>> Start Collected data
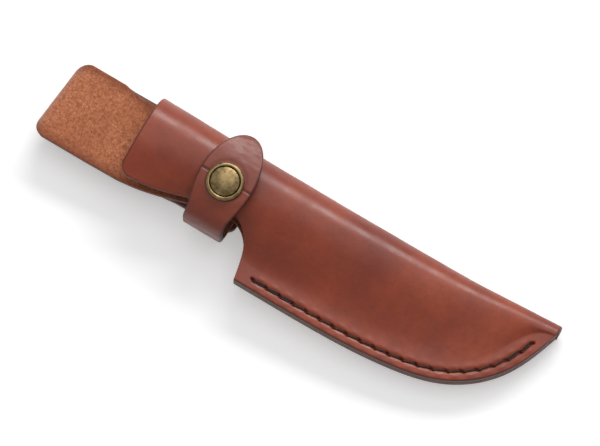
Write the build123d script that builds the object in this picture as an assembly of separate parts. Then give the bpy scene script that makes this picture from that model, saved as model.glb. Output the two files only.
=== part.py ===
from build123d import *
import os
from math import asin, atan2, cos, degrees, pi, radians, sin, sqrt

# Folded leather knife sheath with a belt loop and a snap strap.
# Row frame: +X from the belt loop to the tip, +Y towards the folded spine,
# +Z out of the front panel, z = 0 on the outer face of the belt loop. Millimetres.

os.makedirs("parts", exist_ok=True)

# ---- leather thicknesses -------------------------------------------------
LEATHER = 3.0          # the folded blank: front, spine, back, tongue and loop
WELT_T = 2.7           # strip sewn between front and back along the seam
STRAP_T = 2.4          # retaining strap

# ---- belt loop and tongue ------------------------------------------------
BELT_GAP = 6.5         # clear height for the belt, between tongue and loop
LOOP_CREST_X = -107.0  # outermost line of the fold, half way across
LOOP_SLANT = 5.5       # degrees the fold is out of square
TONGUE_LO_Y = -13.4    # lower edge of the tongue
TONGUE_HI_Y = 20.7     # upper edge of the tongue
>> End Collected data
* Exercise objective *
Write out the whole listing again. Match it word for word.

* Response for this exercise *
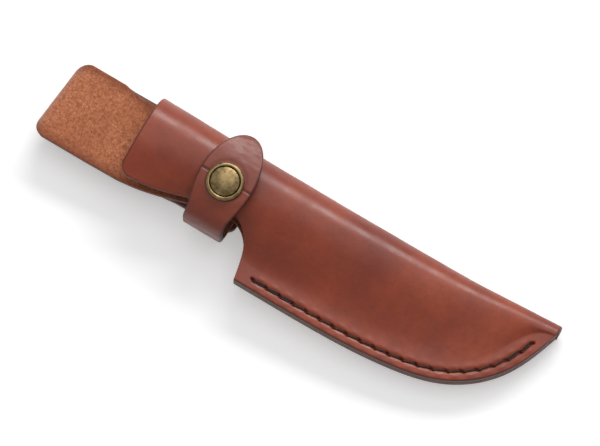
Write the build123d script that builds the object in this picture as an assembly of separate parts. Then give the bpy scene script that makes this picture from that model, saved as model.glb. Output the two files only.
=== part.py ===
from build123d import *
import os
from math import asin, atan2, cos, degrees, pi, radians, sin, sqrt

# Folded leather knife sheath with a belt loop and a snap strap.
# Row frame: +X from the belt loop to the tip, +Y towards the folded spine,
# +Z out of the front panel, z = 0 on the outer face of the belt loop. Millimetres.

os.makedirs("parts", exist_ok=True)

# ---- leather thicknesses -------------------------------------------------
LEATHER = 3.0          # the folded blank: front, spine, back, tongue and loop
WELT_T = 2.7           # strip sewn between front and back along the seam
STRAP_T = 2.4          # retaining strap

# ---- belt loop and tongue ------------------------------------------------
BELT_GAP = 6.5         # clear height for the belt, between tongue and loop
LOOP_CREST_X = -107.0  # outermost line of the fold, half way across
LOOP_SLANT = 5.5       # degrees the fold is out of square
TONGUE_LO_Y = -13.4    # lower edge of the tongue
TONGUE_HI_Y = 20.7     # upper edge of the tongue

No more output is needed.